__EXERCISE REQUIREMENTS__:
Look through the data below and extract, unchanged, the lines from the one that contains "Write the FreeCAD" to the one that contains "# Origin: underside", both included.

__ENTRIES__:
= = = = = = =
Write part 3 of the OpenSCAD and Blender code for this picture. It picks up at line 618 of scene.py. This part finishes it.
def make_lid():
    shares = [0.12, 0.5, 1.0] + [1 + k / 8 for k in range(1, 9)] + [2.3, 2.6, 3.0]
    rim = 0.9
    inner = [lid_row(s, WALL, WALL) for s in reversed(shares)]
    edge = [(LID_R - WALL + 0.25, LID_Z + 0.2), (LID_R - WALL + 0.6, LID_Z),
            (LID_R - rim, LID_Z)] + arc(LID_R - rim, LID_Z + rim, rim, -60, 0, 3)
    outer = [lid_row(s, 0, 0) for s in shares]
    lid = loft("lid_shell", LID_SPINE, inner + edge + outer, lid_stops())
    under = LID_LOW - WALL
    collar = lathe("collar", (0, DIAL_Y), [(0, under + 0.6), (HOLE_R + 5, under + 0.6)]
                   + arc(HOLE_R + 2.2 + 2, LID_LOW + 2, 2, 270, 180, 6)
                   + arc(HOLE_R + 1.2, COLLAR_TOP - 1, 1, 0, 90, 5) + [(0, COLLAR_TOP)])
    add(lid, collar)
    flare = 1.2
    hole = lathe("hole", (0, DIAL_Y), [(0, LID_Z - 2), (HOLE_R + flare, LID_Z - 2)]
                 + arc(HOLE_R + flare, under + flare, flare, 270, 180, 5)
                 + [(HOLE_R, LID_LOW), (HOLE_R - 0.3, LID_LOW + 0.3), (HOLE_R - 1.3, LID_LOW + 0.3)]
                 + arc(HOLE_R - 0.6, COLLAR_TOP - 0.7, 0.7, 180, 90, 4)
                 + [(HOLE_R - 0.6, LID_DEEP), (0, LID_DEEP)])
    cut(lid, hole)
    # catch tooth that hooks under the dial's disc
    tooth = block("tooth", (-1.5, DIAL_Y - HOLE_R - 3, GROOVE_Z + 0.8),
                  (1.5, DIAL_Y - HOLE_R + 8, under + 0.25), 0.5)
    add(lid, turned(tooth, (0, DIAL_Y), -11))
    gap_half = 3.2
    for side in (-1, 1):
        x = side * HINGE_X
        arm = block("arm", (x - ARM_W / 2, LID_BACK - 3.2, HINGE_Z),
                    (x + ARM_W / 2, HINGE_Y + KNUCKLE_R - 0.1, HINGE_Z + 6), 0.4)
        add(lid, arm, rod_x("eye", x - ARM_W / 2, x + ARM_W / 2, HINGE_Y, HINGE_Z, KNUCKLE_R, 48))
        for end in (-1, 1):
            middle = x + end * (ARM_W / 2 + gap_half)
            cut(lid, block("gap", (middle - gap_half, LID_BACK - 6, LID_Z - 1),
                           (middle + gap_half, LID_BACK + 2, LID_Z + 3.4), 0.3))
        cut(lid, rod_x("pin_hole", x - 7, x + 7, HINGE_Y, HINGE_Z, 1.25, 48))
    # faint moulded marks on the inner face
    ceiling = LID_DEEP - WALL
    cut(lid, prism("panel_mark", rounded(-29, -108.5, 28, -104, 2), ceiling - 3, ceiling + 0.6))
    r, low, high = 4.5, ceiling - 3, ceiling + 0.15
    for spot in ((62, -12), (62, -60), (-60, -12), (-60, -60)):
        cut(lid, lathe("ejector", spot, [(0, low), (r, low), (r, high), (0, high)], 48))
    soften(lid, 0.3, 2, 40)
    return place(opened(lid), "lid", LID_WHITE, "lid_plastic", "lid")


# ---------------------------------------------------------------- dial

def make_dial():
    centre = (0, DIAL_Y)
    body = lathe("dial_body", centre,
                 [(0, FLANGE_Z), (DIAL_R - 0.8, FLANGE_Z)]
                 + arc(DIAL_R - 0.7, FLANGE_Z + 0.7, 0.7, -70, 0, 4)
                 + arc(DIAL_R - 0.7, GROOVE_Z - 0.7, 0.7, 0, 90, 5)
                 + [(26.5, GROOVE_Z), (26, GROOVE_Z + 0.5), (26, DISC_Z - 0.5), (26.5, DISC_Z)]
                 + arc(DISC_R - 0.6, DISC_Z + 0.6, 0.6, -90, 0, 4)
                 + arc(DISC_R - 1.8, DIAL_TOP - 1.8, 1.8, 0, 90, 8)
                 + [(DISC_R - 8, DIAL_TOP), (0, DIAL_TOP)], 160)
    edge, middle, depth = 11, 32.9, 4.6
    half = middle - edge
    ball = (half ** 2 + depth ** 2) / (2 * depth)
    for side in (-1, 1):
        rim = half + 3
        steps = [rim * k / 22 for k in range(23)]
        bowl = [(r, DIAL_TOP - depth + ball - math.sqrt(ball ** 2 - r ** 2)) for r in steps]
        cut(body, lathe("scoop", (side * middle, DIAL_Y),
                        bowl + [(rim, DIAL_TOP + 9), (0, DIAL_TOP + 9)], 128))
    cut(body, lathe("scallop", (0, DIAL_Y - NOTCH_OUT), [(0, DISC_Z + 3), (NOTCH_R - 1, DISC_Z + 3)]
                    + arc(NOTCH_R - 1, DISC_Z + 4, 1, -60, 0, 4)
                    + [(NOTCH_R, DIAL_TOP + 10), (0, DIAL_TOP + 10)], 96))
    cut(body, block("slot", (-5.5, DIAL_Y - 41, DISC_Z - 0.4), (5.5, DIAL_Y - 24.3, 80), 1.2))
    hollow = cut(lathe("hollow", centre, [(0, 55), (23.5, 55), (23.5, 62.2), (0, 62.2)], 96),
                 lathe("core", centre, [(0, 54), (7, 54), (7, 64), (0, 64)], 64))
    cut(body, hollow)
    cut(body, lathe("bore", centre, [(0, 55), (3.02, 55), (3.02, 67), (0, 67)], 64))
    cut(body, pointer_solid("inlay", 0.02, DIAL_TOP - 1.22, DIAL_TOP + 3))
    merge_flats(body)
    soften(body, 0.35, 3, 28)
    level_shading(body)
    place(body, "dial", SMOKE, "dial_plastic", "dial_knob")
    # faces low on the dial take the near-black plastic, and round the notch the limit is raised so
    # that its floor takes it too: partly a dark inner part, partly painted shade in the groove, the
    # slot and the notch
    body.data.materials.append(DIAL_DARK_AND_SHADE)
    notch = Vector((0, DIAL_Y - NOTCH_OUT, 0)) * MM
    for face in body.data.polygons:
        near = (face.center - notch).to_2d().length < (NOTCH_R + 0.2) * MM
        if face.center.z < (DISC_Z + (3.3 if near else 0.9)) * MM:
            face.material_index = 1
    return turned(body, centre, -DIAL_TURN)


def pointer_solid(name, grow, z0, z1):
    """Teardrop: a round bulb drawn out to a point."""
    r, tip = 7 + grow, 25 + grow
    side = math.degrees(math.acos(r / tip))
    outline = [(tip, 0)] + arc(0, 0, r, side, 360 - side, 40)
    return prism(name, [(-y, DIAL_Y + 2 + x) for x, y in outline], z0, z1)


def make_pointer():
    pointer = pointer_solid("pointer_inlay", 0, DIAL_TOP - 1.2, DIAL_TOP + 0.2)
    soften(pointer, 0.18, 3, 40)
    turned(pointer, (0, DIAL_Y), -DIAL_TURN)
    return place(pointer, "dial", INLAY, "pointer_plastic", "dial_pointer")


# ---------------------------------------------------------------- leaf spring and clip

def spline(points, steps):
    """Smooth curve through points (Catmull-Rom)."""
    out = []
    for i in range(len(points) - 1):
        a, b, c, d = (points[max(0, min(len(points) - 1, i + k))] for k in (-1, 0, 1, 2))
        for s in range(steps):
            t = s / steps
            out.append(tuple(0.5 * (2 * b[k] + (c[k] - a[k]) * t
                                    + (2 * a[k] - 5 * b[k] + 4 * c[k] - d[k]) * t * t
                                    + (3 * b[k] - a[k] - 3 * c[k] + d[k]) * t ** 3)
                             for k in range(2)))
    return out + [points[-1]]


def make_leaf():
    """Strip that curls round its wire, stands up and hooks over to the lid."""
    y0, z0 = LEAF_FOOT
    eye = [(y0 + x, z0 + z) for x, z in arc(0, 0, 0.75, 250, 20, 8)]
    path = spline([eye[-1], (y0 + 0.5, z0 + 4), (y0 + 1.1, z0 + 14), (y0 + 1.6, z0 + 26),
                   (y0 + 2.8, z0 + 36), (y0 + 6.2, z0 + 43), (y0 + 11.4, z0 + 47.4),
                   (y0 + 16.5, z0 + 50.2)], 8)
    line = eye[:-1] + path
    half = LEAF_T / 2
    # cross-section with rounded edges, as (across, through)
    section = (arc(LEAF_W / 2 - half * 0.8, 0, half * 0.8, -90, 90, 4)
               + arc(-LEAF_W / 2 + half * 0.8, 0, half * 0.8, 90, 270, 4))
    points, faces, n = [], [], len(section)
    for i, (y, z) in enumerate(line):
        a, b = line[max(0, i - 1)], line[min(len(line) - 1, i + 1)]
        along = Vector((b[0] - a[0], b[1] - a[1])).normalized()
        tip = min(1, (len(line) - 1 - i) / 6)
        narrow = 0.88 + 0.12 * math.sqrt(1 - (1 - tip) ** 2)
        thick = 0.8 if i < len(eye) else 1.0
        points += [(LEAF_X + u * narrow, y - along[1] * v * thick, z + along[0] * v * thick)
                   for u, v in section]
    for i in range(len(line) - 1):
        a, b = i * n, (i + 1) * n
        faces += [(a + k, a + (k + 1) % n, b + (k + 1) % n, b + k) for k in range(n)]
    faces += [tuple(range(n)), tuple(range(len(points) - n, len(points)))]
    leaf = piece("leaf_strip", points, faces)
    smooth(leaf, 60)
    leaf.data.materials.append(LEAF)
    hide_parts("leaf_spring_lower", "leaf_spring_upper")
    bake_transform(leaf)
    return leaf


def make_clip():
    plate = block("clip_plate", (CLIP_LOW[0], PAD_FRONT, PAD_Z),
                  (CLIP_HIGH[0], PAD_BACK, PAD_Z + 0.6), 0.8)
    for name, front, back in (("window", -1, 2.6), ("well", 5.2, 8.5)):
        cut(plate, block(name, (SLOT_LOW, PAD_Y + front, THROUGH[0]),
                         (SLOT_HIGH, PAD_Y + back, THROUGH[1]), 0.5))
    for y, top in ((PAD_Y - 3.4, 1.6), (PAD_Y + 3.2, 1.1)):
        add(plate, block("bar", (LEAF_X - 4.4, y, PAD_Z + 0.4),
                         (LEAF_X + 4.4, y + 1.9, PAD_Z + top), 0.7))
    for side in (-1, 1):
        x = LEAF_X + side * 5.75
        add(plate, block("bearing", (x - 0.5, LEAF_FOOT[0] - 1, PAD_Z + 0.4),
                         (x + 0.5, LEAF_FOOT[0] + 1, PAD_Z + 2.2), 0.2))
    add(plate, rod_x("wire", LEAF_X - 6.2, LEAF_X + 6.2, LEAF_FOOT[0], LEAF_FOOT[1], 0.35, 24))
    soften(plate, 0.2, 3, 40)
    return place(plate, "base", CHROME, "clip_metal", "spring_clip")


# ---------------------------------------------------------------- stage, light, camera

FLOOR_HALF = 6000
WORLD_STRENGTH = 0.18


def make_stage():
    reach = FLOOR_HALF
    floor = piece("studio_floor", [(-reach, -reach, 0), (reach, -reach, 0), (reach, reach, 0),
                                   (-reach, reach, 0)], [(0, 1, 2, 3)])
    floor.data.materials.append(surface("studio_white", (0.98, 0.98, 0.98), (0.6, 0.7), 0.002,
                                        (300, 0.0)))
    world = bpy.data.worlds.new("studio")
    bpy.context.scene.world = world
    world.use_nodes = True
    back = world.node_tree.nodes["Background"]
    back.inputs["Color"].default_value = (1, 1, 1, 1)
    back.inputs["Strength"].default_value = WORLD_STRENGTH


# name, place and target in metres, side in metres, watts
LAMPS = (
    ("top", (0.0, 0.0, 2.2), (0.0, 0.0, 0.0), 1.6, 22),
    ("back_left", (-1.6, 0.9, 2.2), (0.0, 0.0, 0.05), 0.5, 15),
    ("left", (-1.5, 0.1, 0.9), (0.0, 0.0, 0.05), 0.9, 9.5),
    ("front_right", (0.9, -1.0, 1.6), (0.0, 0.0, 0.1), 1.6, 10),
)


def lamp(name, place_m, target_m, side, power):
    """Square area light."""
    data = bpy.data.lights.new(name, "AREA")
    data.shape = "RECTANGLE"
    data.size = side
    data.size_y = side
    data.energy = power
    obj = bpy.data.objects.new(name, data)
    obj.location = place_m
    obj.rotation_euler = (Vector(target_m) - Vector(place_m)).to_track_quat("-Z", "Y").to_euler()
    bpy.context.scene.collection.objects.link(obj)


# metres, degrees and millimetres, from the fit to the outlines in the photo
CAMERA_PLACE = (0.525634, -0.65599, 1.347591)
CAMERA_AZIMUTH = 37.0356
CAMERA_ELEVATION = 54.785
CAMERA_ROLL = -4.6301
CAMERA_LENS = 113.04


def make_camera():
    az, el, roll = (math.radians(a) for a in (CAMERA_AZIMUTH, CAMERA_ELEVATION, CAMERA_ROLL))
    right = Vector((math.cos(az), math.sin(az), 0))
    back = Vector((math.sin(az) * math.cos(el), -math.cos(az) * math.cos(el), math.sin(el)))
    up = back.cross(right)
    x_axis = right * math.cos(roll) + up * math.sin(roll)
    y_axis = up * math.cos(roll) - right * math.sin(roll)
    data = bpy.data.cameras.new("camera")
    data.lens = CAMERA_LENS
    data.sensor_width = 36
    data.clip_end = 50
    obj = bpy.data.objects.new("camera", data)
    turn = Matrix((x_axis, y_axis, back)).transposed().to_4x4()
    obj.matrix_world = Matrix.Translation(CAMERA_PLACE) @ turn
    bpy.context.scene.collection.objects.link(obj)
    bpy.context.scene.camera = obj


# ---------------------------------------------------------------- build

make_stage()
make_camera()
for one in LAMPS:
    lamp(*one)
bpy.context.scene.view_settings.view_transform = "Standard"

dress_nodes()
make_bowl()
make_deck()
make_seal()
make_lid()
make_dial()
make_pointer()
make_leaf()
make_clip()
= = = = = = =
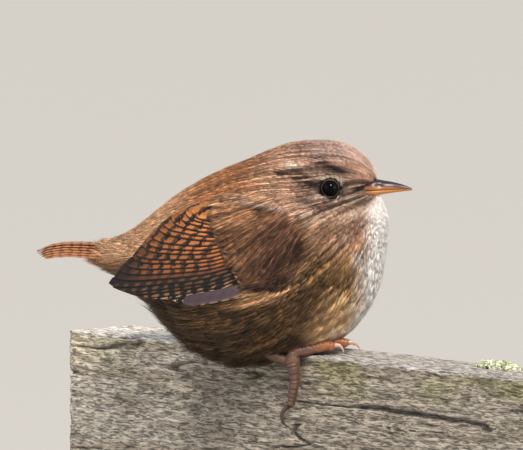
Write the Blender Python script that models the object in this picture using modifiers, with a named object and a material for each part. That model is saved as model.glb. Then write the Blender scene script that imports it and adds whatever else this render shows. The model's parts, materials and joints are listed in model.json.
= = = = = = =
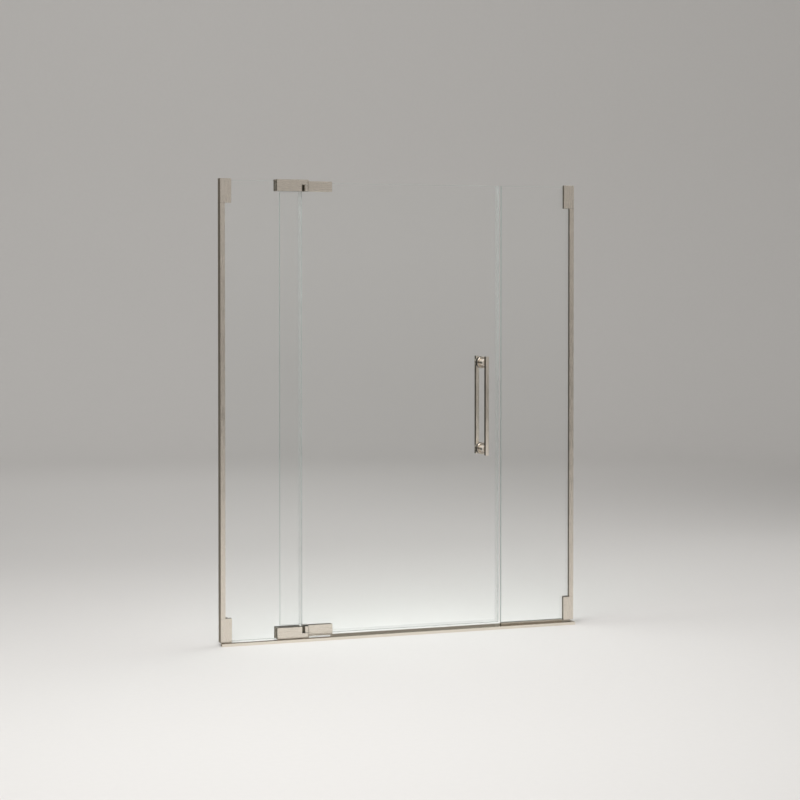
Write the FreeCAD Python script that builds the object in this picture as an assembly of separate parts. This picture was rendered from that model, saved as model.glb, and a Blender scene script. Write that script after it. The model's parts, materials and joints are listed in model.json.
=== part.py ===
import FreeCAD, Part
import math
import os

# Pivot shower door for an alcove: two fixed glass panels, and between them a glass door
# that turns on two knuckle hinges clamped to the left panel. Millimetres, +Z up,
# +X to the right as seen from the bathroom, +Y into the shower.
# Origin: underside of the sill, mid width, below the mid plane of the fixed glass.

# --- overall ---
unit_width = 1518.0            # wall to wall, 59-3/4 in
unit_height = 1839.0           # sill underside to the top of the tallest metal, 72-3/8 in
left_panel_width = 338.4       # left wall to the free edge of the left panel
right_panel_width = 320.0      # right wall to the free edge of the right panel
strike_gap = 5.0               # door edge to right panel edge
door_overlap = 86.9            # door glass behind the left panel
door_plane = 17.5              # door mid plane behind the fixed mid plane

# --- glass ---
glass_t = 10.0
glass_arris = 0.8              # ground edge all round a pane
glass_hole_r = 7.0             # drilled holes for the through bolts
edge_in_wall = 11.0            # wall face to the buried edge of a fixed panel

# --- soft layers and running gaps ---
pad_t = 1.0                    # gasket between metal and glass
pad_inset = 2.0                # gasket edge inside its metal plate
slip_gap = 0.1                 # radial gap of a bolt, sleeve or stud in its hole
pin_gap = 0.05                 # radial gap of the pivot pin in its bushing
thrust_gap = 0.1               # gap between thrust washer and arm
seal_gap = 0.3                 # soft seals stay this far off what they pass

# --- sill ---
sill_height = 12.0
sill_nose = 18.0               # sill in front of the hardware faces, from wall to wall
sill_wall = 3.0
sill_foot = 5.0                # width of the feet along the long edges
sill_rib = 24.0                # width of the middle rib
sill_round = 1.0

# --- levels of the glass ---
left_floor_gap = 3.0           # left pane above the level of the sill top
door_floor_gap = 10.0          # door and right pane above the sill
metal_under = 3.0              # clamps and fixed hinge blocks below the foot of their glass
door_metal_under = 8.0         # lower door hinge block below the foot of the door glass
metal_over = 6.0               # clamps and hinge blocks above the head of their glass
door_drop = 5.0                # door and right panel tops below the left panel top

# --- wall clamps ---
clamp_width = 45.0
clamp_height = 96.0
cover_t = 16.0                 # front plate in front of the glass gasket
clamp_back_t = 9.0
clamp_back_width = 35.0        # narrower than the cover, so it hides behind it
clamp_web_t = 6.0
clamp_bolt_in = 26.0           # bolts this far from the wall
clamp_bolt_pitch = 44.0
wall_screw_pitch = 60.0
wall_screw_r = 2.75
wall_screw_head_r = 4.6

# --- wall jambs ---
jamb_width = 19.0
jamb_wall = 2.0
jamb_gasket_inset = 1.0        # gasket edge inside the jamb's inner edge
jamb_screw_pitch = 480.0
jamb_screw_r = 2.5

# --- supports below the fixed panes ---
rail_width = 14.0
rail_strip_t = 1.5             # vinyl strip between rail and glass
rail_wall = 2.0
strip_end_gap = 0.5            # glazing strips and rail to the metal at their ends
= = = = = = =
__EXERCISE SOLUTION__:
Write the FreeCAD Python script that builds the object in this picture as an assembly of separate parts. This picture was rendered from that model, saved as model.glb, and a Blender scene script. Write that script after it. The model's parts, materials and joints are listed in model.json.
=== part.py ===
import FreeCAD, Part
import math
import os

# Pivot shower door for an alcove: two fixed glass panels, and between them a glass door
# that turns on two knuckle hinges clamped to the left panel. Millimetres, +Z up,
# +X to the right as seen from the bathroom, +Y into the shower.
# Origin: underside of the sill, mid width, below the mid plane of the fixed glass.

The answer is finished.